Why It Works (Even When It Shouldn’t)
The Wild Man of the Navidad shouldn’t work as well as it does. It’s slow, rough around the edges, and clearly made on a budget that could fit inside a convenience store cash register. But that’s precisely what gives it charm. It’s handmade horror, crafted with love and a dash of Lone Star lunacy.
There’s a confidence to its simplicity. It doesn’t care if you think it’s “elevated” horror.
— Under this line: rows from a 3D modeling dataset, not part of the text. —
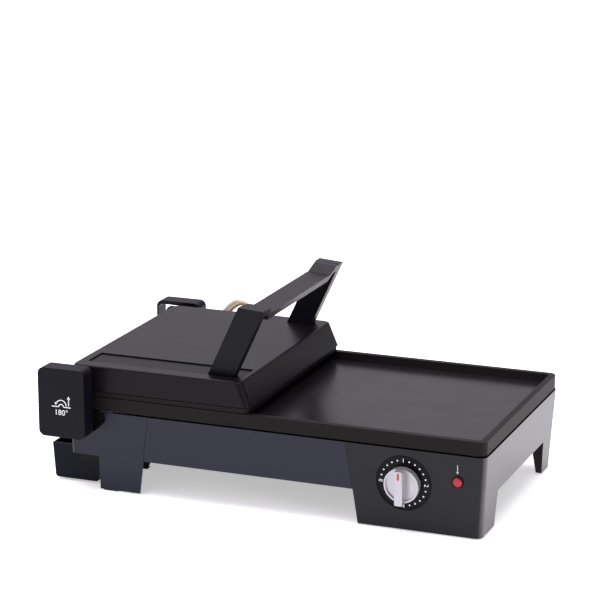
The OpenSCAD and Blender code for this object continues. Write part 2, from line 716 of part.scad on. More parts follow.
lid_heater_z = plate_top + 3.4;

module lid_heater() color([0.35, 0.33, 0.32]) {
  for (y = [-108, -36, 36, 108]) run_x(lid_l_x + 64, lid_r_x - 64, y, lid_heater_z, 3.2);
  half_turn(lid_r_x - 64, -108, -36, lid_heater_z, 3.2, 1);
  half_turn(lid_l_x + 64, -36, 36, lid_heater_z, 3.2, -1);
  half_turn(lid_r_x - 64, 36, 108, lid_heater_z, 3.2, 1);
}

module lid_reflector() color(steel) difference() {
  slab(lid_l_x + 14, lid_r_x - 20, -y_half + 16, y_half - 20, plate_top + 0.1, 137, 4);
  slab(lid_l_x + 14.8, lid_r_x - 20.8, -y_half + 16.8, y_half - 20.8, plate_top - 1, 136.2, 3.2);
}

module thermal_fuse() color([0.85, 0.83, 0.75]) translate([lid_l_x + 110, 0, plate_top + 0.1]) {
  cylinder(r = 8, h = 4);
  translate([0, 0, 4]) cylinder(r = 5, h = 3);
}

// ---- handle ----

// X of the handle's left edge at a height.
function leg_edge(z) = leg_foot_x + leg_lean * (z - strip_top) / (handle_top - strip_top);
function leg_screws() = [leg_foot_x + 9, leg_foot_x + 25];

// A leg that stands on foot_level and leans to the right, its outer face at outer_y from the middle.
module handle_leg(foot_level, outer_y) difference() {
  low = foot_level + 0.1;
  high = handle_top - cap_tilt;
  side_on([[leg_edge(low), low], [leg_edge(low) + leg_w, low], [leg_edge(high) + leg_w, high],
           [leg_edge(handle_top), handle_top]], -outer_y, -outer_y + leg_t);
  for (p = leg_screws()) translate([p, -outer_y + leg_t / 2, foot_level - 1]) cylinder(r = 2.55, h = 15);
}

module handle_front_leg() color([0.16, 0.16, 0.18]) handle_leg(strip_top, leg_y);

module handle_rear_leg() color([0.16, 0.16, 0.18]) mirror([0, 1, 0]) handle_leg(lid_top, rear_handle_y);

// Section of the bar at y, its upper left corner drop below the handle's top.
function bar_section(drop, y) = let (top = handle_top - drop, right = top - cap_tilt) [
  [leg_edge(top) + 2, y, top], [leg_edge(right) + leg_w, y, right],
  [leg_edge(right - bar_t) + leg_w, y, right - bar_t], [leg_edge(top - bar_t) + 2, y, top - bar_t]];

module handle_bar() color([0.2, 0.2, 0.22]) {
  front = leg_y - leg_t - 0.05;
  rear = rear_handle_y - leg_t - 0.05;
  loft([bar_section(0.3, -front), bar_section(0.3, -front + cap_l),
        bar_section(bar_drop, -front + cap_l + bend_l),
        bar_section(bar_drop, rear - cap_l - bend_l), bar_section(0.3, rear - cap_l), bar_section(0.3, rear)]);
}

// Screws up into a leg from under the casing, whose inner face there is at level.
module leg_screw_pair(level, y) {
  for (p = leg_screws()) translate([p, y, level]) {
    translate([0, 0, -3]) cylinder(r = 4.5, h = 2.95);
    translate([0, 0, -0.1]) cylinder(r = 2.5, h = 15);
  }
}

module handle_screws() color(steel) {
  leg_screw_pair(recess_floor - casing_t, -leg_y + leg_t / 2);
  leg_screw_pair(lid_top - casing_t, rear_handle_y - leg_t / 2);
}

// ---- link cords ----

module link_cord_main() color([0.9, 0.85, 0.74]) tube(main_route, main_r);

module link_cord_earth() color([0.9, 0.85, 0.74]) tube(earth_route, earth_r);

left_end_shell();
front_panel();
rear_panel();
right_end_shell();
housing_cover();
chassis_pan();
foot_pads();
griddle_plate();
griddle_posts();
base_heater();
base_reflector();
heat_shield();
drain_spout();
thermostat();
terminal_block();
dial_plate();
lamp_bezel();
lamp_lens();
lamp_body();
tray_rails();
mains_gland();
base_link_gland();
front_tower_cover();
rear_tower_frame();
tower_brackets();
guide_rods();
drip_tray();
knob();
knob_pointer();
thermostat_shaft();
front_slide_block();
rear_slide_block();
lid_casing();
lid_trim_strip();
lid_plate();
lid_frame();
lid_heater();
lid_reflector();
thermal_fuse();
handle_front_leg();
handle_rear_leg();
handle_bar();
handle_screws();
hinge_arms();
hinge_pins();
arm_screws();
lid_link_gland();
link_cord_main();
link_cord_earth();
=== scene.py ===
"""Long electric griddle with a hinged panini press: looks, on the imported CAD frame."""
import json
from math import cos, radians, sin, pi

import bmesh
import bpy
from mathutils import Matrix, Vector


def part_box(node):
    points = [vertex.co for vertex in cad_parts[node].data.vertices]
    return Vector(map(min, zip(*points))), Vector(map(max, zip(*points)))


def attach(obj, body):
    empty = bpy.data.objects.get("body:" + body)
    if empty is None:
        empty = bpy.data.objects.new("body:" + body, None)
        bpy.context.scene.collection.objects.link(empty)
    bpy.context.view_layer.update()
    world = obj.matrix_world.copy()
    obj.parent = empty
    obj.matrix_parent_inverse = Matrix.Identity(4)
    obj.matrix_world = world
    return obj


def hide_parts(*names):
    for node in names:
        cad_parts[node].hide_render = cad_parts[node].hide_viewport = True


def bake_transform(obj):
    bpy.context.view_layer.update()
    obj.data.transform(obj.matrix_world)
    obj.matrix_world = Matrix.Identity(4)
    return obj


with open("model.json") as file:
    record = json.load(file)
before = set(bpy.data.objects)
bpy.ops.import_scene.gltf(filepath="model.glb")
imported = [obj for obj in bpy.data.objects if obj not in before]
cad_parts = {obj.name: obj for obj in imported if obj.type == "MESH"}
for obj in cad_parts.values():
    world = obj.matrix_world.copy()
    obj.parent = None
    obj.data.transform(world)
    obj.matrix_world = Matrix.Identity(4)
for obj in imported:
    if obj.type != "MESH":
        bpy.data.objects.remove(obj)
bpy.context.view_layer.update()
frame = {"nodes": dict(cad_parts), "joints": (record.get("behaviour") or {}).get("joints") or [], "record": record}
NODES = frame["nodes"]
MM = 0.001


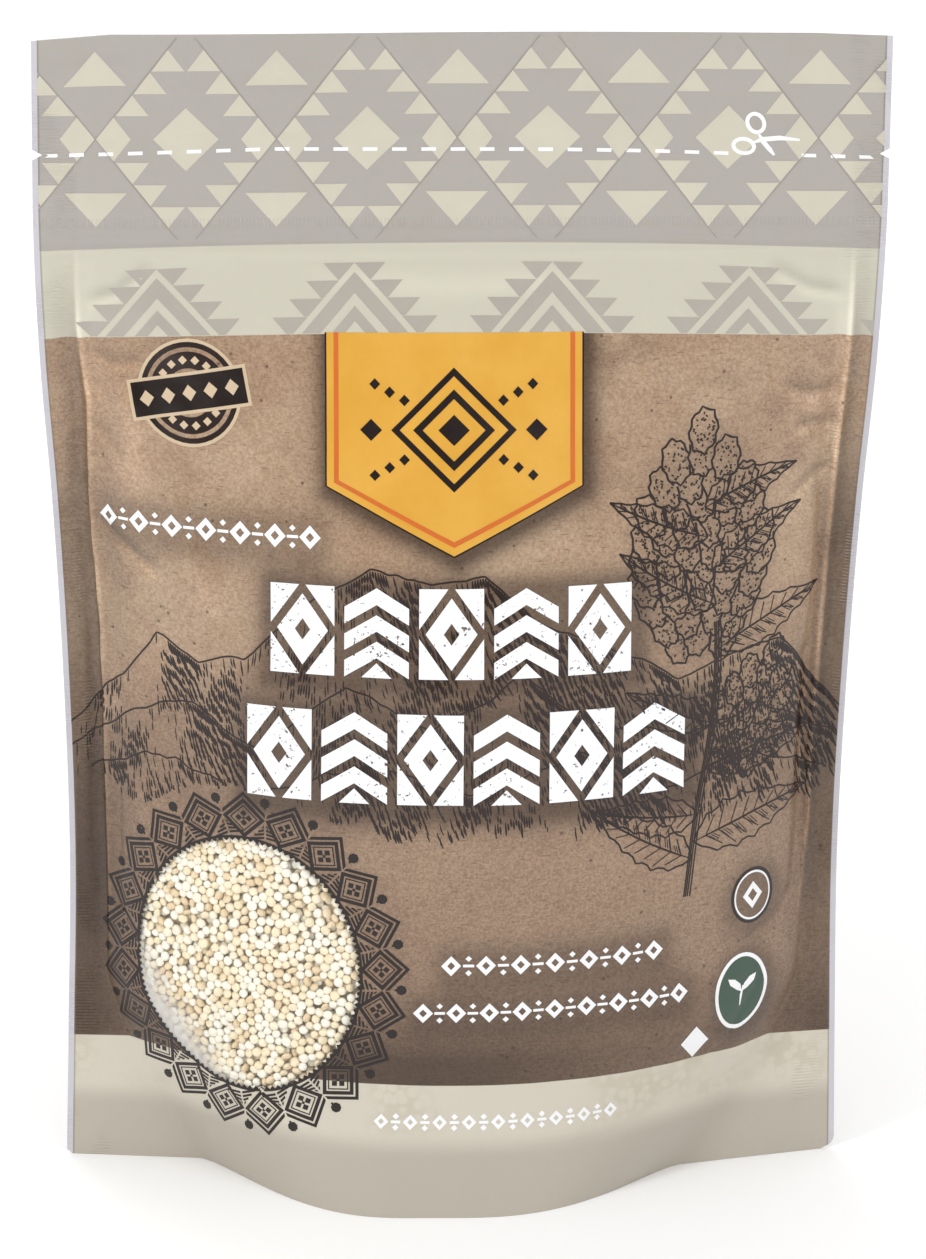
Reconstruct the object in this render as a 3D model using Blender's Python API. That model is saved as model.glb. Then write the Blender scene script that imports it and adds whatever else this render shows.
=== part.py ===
"""A shut stand-up pouch of white quinoa with a clear window low on its front.

Units are metres and +Z is up. The pouch stands on the rim of its gusset, its front
faces -Y, and the origin is on the floor under its middle.

The film is described in flat coordinates, as it was before the pouch was filled:
u runs across the front from the middle, and v runs up from the bottom edge. One
function, film_point, turns a flat place into a place on the filled pouch.
"""
import math

import bmesh
import bpy
import numpy as np
from mathutils import Vector
from mathutils.geometry import delaunay_2d_cdt

# Flat pouch
WIDTH = 0.178
HEIGHT = 0.254
SEAL_HALF_THICKNESS = 0.0005
SIDE_SEAL = 0.008

# Filled pouch: half of the width that is left between the side edges
EDGE_HEIGHTS = (0.0, 0.030, 0.070, 0.118, 0.152, 0.183, 0.206, 0.216, HEIGHT)
EDGE_REACH = (0.0836, 0.0830, 0.0824, 0.0837, 0.0855, 0.0878, 0.0888, 0.0890, 0.0890)

# Filled pouch: how far the middle of each face stands out
BELLY_HEIGHTS = (0.0, 0.014, 0.030, 0.050, 0.075, 0.105, 0.140, 0.170, 0.190, 0.203, 0.210, HEIGHT)
BELLY_DEPTHS = (0.0340, 0.0300, 0.0280, 0.0285, 0.0284, 0.0262, 0.0212, 0.0132, 0.0062, 0.0014, 0.0, 0.0)

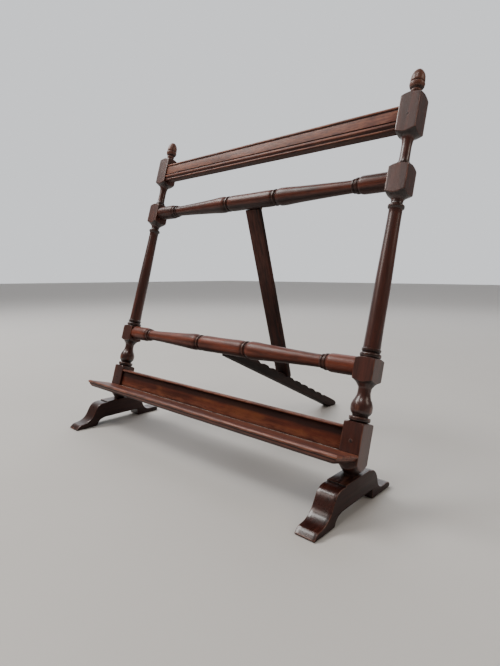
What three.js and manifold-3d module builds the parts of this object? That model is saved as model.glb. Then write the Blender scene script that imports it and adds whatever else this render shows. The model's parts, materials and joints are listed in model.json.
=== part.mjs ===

It’s not trying to reinvent Bigfoot — it’s just trying to make him scary again, and it succeeds by grounding the myth in grit and desperation.
It’s the kind of film that reminds you horror doesn’t need a massive budget or Hollywood gloss — just atmosphere, commitment, and a monster with better screen presence than half the actors in Los Angeles.
Final Verdict: A Hairy Gem in the Rough
The Wild Man of the Navidad is a throwback that doesn’t just pay tribute to the past — it resurrects it, shotgun shell by shotgun shell. It’s weird, darkly funny, and wonderfully earnest, like The Texas Chain Saw Massacre had a baby with Boggy Creek and raised it on Shiner Bock.
Sure, it’s rough. Sure, it’s slow. But it’s got soul — and in a genre oversaturated with digital ghosts and polished monsters, that’s rarer than a good Bigfoot sighting.
Rating: 8/10 — A gritty, charming, blood-soaked love letter to 1970s drive-in horror. Come for Bigfoot, stay for the Texas weirdness.